Powers today have resorted to theatre and the ‘image in the real.’ What the ‘image
in the real’ shows is that Nepali populations at times of radicalism may
not be able to fantasize based on photographs and words, that is, based on
traditional media, and therefore may need to create fantasies from real-life constructions, from a
theatricality of the everyday real as unmediated by the printed and edited photographic
image. The strategy for building peace among Nepalis seems thus:
a movement from one advertisement in the real to the next, a ‘making theatre’

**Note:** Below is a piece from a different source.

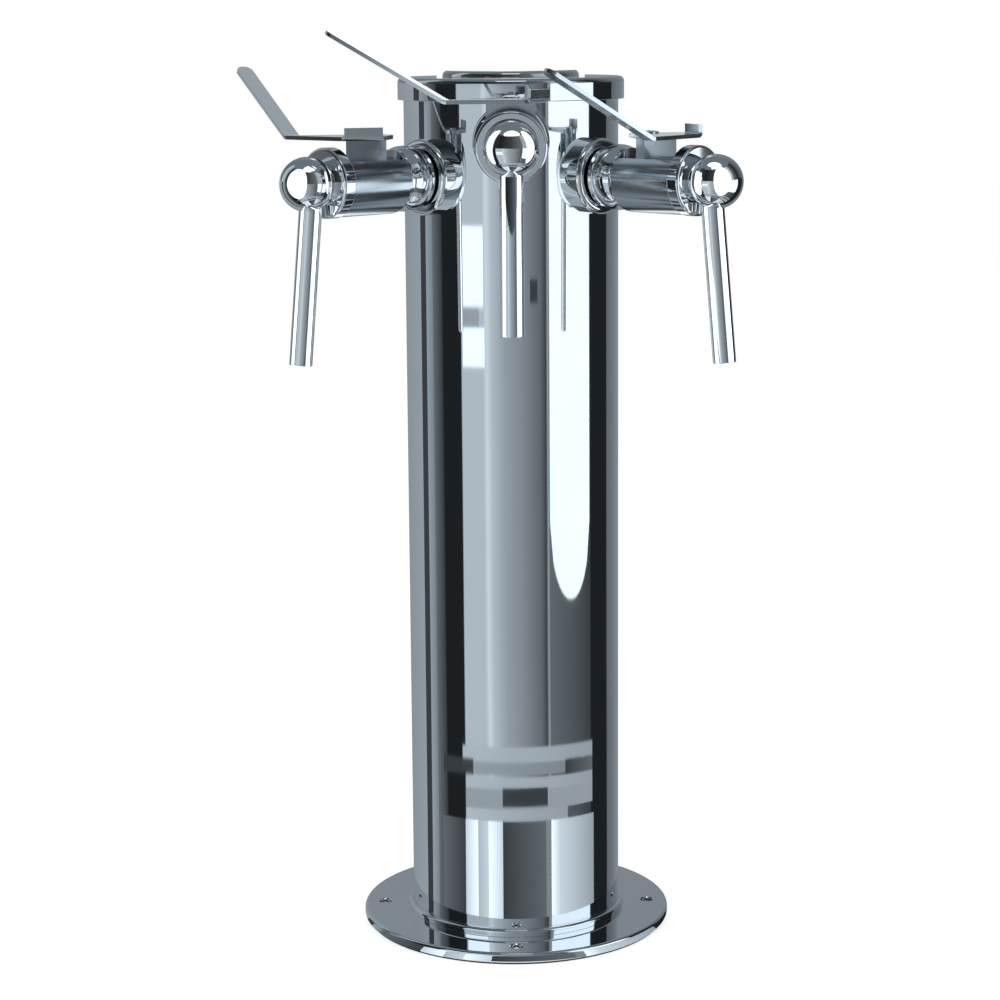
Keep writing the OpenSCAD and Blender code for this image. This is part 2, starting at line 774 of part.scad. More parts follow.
base_gasket();
base_flange();
foot_ring();
column_tube();
pipe_guide();
top_cap();
cap_seal();
at_taps() saddle_washer();  // saddle_washers
at_taps() lock_nut();  // lock_nuts
at_taps() ferrule();  // ferrules
at_taps() tail_nut();  // tail_nuts
at_taps() coupling_gasket();  // coupling_gaskets
ball_seats();
at_taps() stem_bush();  // stem_bushes
at_taps() stem_seal();  // stem_seals
at_taps() spout_seal();  // spout_seals
for (piece = TAP_PIECES, i = [0:len(TAPS) - 1])
    tap_piece(piece, i);
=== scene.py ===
# %% [markdown]
# # A draft wine tower in polished steel
# The object is an upright steel column on a round base, with three quarter-turn ball taps near its top. Its
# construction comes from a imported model: every solid at its real size, in metres, with the joints of the
# three handles. This lesson dresses that model. Turned parts get smooth meshes with rounded edges, tubes
# and screw holes come from Geometry Nodes, the levers are folded from flat blanks, and the metal gets its
# polish.

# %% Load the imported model
import json
import math

import bmesh
import bpy
from mathutils import Matrix, Vector

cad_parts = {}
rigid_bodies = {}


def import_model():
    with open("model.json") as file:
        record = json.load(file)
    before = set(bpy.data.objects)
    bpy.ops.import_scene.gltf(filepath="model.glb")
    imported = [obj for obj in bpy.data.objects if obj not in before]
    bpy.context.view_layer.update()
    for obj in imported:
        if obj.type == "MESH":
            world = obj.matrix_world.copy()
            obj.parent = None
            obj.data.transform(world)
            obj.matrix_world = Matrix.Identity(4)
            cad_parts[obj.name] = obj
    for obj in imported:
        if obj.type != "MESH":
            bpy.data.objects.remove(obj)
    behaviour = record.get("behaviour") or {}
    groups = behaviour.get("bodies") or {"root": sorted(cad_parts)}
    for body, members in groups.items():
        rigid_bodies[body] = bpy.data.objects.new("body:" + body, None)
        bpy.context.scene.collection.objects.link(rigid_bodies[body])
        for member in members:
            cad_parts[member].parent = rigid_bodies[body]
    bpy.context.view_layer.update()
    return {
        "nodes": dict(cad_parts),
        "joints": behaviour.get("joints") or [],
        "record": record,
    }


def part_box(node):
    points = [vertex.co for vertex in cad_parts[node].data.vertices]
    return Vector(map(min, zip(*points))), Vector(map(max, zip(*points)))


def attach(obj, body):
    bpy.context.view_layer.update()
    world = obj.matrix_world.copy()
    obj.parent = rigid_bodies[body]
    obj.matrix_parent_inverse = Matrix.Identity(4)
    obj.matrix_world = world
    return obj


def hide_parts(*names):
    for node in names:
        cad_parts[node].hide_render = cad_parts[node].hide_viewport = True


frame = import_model()
nodes = frame["nodes"]
MM = 0.001
QUARTER = math.pi / 2

# %% [markdown]
# ## Where the taps are
# All three taps are alike, so each piece is worked out once in a tap's own frame: the stem stands on the
# origin, +X points outwards along the tap and the closed lever lies on the -Y side. A 4 x 4 matrix for each
# tap then puts a piece in place. The matrices come from the joints, because each handle turns about its
# stem.

# %% The frame of each tap
TAPS = {}
for joint in frame["joints"]:
    tap = joint["name"].removeprefix("tap_")
    stem_x, stem_y, _ = joint["pos_m"]
    ring_low, ring_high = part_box("end_ring_" + tap)
    axis_z = (ring_low.z + ring_high.z) / 2
    turn = Matrix.Rotation(math.atan2(stem_y, stem_x), 4, "Z")
    TAPS[tap] = Matrix.Translation((stem_x, stem_y, axis_z)) @ turn
    print(tap, "tap: stem at", [round(v / MM, 1) for v in (stem_x, stem_y, axis_z)])
stem_r = TAPS["front"].translation.xy.length


def tap_box(piece):
    """Lowest and highest corner of a tap's piece in the tap's own frame, read from the front tap."""
    into_tap = TAPS["front"].inverted()
    a, b = (into_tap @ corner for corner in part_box(piece + "_front"))
    return Vector(map(min, a, b)), Vector(map(max, a, b))


def along_tap(piece):
    """Where a tap's turned piece starts and ends along the tap, and its radius."""
    low, high = tap_box(piece)
    return low.x, high.x, (high.y - low.y) / 2


def mount(name):
    """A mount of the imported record."""
    return next(m for m in frame["record"]["mounts"] if m["name"] == name)


column_low, column_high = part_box("column_tube")
column_r = (column_high.x - column_low.x) / 2
print("column radius", round(column_r / MM, 2), "mm")

# %% [markdown]
# ## The camera
# The photograph was taken with a long lens from a little above the tower, so its upright edges hardly lean.
# A camera is a place, a direction, a lens and a small shift. These were fitted to points measured on the
# column's edges, the base and the three nose balls, and are kept as real sizes.

# %% Camera
CAMERA_DISTANCE = 1.214
CAMERA_HEIGHT = 0.4348
CAMERA_TILT = math.radians(9.43)
CAMERA_YAW = math.radians(-0.30)
CAMERA_ROLL = math.radians(-0.43)
CAMERA_LENS_MM = 91.6
CAMERA_SHIFT_Y = -0.05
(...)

of the Nepali social space, a reliance on the attractive lifelessness of sets
and props to put forward an image of peace and silence. It seems to point to
one thing: that beyond a heavy submersion in radical politics is a form of
theatre constructed by a superpower, meaning that a totally new, wholly more
powerful ‘superpower’ starts to build itself and manifest itself to make of the
Nepali social space a theatre. This is why the apartment buildings have the
character of having appeared out of nowhere; without any real resistance (because the insurgency radicalized the political entities one against the other...whereas the traditional media asserts that the radicalization was one between politics and non-political organizations, radicalization was rather between non-political organizations themselves...it was a radical approach to the 'other' mediated through politics where politics became the ideal representative of radicalism that every group aspired to), the superpower entity enters Nepal
out of the blue and unchecked. Power is not always already there as powerful, but historical events cause
its formation and ascendancy. This does not mean that historical events
construct power, but that power is something wary of historical events to
facilitate its own construction. Power can exist and operate in isolation and
independently as a small kernel but then utilizes a historical event to grow.